As expected, the Bank of Japan (BoJ) made no changes to its monetary policy stance at the December meeting. However, it did extend the corporate finance support measures through to September 2021 and announced a review of its monetary policy with the results expected in March 2021. The BoJ’s communication indicates that it will not change the current policy framework, including the policy rate and yield curve control, and, therefore, the focus is likely to be on the sustainability of monetary policy. 

Although the details remain unclear, Aadish Kumar, a T. Rowe Price international economist, thinks that there may be a shift toward more flexibility in the bank’s purchasing of exchange-traded funds (ETFs) and real estate investment trusts given the BoJ’s already substantial holdings in these markets. The BoJ is currently committed to increasing its ETF holdings at an annual pace with an upper limit of JPY 12 trillion but is on track to add JPY 7 trillion this year. 

Coronavirus vaccinations to commence in February

The Ministry of Health, Labor and Welfare intends to implement a three-tier coronavirus vaccine plan in February, which will prioritize health care workers, the elderly, and people afflicted with diseases. Of these three categories, medical staff, totalling approximately 4 million, will receive the highest priority. The next tier, the elderly (65 years and older), totalling about 36 million, will be given the second-highest priority.

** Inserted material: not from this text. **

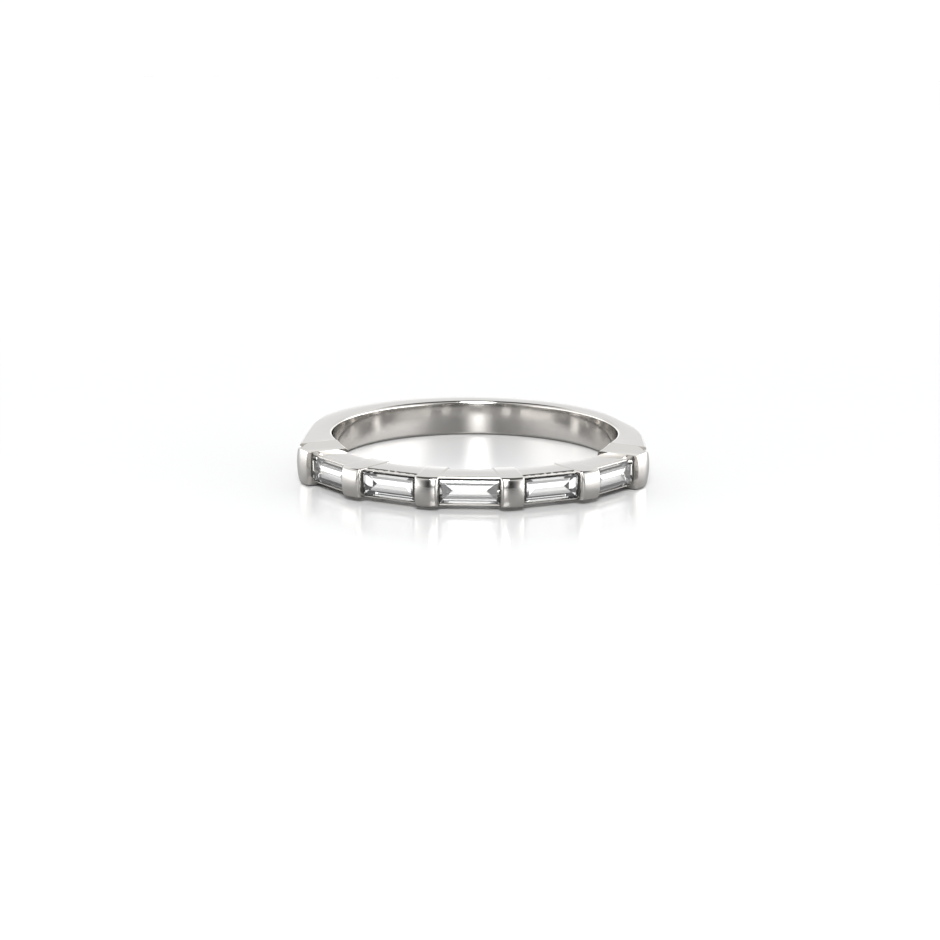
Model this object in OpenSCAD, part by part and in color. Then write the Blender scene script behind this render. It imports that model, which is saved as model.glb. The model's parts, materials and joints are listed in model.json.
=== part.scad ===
// Half eternity ring in white gold: five baguette stones, bar-set across the front of a plain band.
// The ring lies on its side. Z is the finger's axis, the stones face -Y,
// and the origin is the middle of the finger hole.

/* [Finger hole] */
// Inside diameter of the ring
finger_d = 17; // [16.6:0.1:17.6]
// Rounding of the band's two inner edges
inner_round = 0.2; // [0.15:0.05:0.3]

/* [Band] */
// Width of the band, along the finger
band_w = 2.25; // [2.15:0.05:2.4]
// Radius of the back's outer curve, beyond the finger hole
back_wall = 1.06; // [1:0.02:1.1]
// How far the back's outer curve is off the finger's axis, to the left
back_shift_x = 0.34; // [0.3:0.02:0.38]
// How far the back's outer curve is off the finger's axis, away from the stones
back_shift_y = 0.48; // [0.44:0.01:0.54]
// Radius of the front's outer curve, and half the band's breadth, beyond the finger hole
shoulder_wall = 1.47; // [1.45:0.01:1.5]
// How far the front's outer curve is off the finger's axis, towards the stones
shoulder_y = 1.65; // [1.6:0.01:1.7]
// Rounding of the band's two outer edges
outer_round = 0.1; // [0.08:0.01:0.15]
// Radius of the low dome across the band's outside
dome_r = 12; // [10:0.5:14]

/* [Stones] */
// Length of a baguette, across its girdle
stone_l = 3.36; // [3.3:0.02:3.44]
// Width of a baguette, along the finger
stone_w = 1.4; // [1.34:0.02:1.42]
// Height of the crown, from girdle to table
crown_h = 0.17; // [0.14:0.01:0.2]
// Thickness of the girdle
girdle_h = 0.05; // [0.04:0.01:0.06]
// Depth of the pavilion, from girdle to keel
pavilion_h = 0.72; // [0.66:0.02:0.76]
// Height of the girdle's top above the finger hole, at the middle of a stone
girdle_rise = 1.95; // [1.9:0.01:2]

/* [Setting] */
// Width of a bar, along the row of stones
bar_w = 1.26; // [1.2:0.02:1.32]
// Height of a bar's outer edges above the finger hole
bar_rise = 2.5; // [2.45:0.01:2.55]
// How far the middle of a bar's face bulges past those edges
bar_bulge = 0.17; // [0.12:0.01:0.2]
// Width of the head across the bars, along the finger
bar_h = 1.7; // [1.64:0.02:1.76]
// Width of the head across the rails beside the stones, along the finger
rail_h = 1.63; // [1.58:0.01:1.66]
// Height of the rails' outer faces above the finger hole
rail_rise = 1.96; // [1.92:0.01:2]
// Rounding of the rails' inner rims, at the finger hole
rail_round = 0.3; // [0.2:0.05:0.35]
// How far down from its outer face a rail's side is bevelled
rail_bevel = 0.46; // [0.4:0.02:0.5]
// How deep that bevel is at the outer face
rail_bevel_in = 0.06; // [0.04:0.01:0.08]
// Width of an end bar, along the row of stones
end_bar_w = 1.48; // [1.4:0.02:1.52]
// Width of an end bar at its face and where it meets the first stone, along the finger
end_bar_h = 1.94; // [1.86:0.02:1.98]
// Height above the finger hole at which an end bar starts to narrow towards its face
end_slope_rise = 1.8; // [1.7:0.05:1.9]
// Rounding of an end bar's two far corners, where it stands proud of the band
end_corner = 0.32; // [0.25:0.01:0.4]
// Rounding of the bars' outer corners
bar_round = 0.12; // [0.08:0.01:0.15]
// How far a stone's end sits in the groove of its bar
grip = 0.048; // [0.03:0.002:0.06]
// Air between a stone and its seat
seat_gap = 0.02; // [0.015:0.005:0.03]
// Length of the window behind each stone, along the row
window_l = 1.9; // [1.7:0.1:2.1]
// Width of the window behind each stone, along the finger
window_w = 0.8; // [0.6:0.05:0.9]
// How far the head sits below the middle of the band's width
head_drop = 0.07; // [0.05:0.01:0.08]

/* [Hidden] */

$fn = 96;
STONES = 5;
finger_r = finger_d / 2;
back_r = finger_r + back_wall;
shoulder_x = finger_r + shoulder_wall;
girdle_y = finger_r + girdle_rise;
bar_y = finger_r + bar_rise;
rail_y = finger_r + rail_rise;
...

Chinese Stocks Drop on Renewed U.S. Tensions

China’s benchmark stock index fell for the week ended Thursday as a flareup in Sino-U.S. tensions weighed on sentiment. The Shanghai Stock Exchange (SSE) Composite Index shed 1.0% over the four days ended Thursday, while the large-cap CSI 300 Index was nearly flat. On Monday, the Trump administration published a list of Chinese and Russian companies that it alleged had ties to their countries’ militaries. The list of 58 Chinese and 45 Russian companies requires a license for anyone seeking to sell them items that could be used for military purposes, according to a Commerce Department statement. The SSE Index recorded its biggest one-day percentage drop since September after the list was published, which marked the latest instance of U.S. actions targeting Chinese companies as President Trump prepares to leave office.

Beijing Targets Alibaba in Monopoly Probe

In corporate news, Alibaba Group made headlines after China’s top antitrust regulator announced Thursday that it started an investigation into the e-commerce giant. Separately, Chinese regulators said that they have summoned Ant Group, the world’s largest financial technology company and Alibaba affiliate, to a high-level meeting regarding financial regulations. The coordinated actions show that Beijing is ramping up efforts to rein in the domestic tech companies that it sees as a threat to political and economic stability as the companies have grown larger and more powerful in just a few years. 


Turkey’s central bank hikes rates more than expected

The central bank of Turkey surprised investors by raising its benchmark interest rates by 200 basis points at its monetary policy meeting on Thursday (a basis point is 0.01 percentage points). Consensus expectations had been for a 150 basis point hike, so the larger move may be a signal that the central bank plans to aggressively combat inflation under its new governor. Recep Tayyip Erdogan, Turkey’s president, replaced the central bank chief in November. Turkish government debt had declined before the policy meeting in anticipation of the rate increase. Turkish stocks moved higher on the rate hike news, and the Turkish lira strengthened more than 1% against the U.S. dollar. The lira has been one of the worst-performing currencies versus the dollar in 2020. 

Oil decline weighs on Russian assets

Russian stocks declined early in the week amid worsening sentiment toward riskier asset classes and on news that the U.S. Department of Commerce would move to block trade in goods and services with Russian companies that have links to the Russian military. The steep decline in oil prices on worries about weakening demand as the pandemic worsens also weighed on Russian stocks and the ruble. Russia is a major oil producer. Russian assets recovered to some degree later in the week as oil prices stabilized.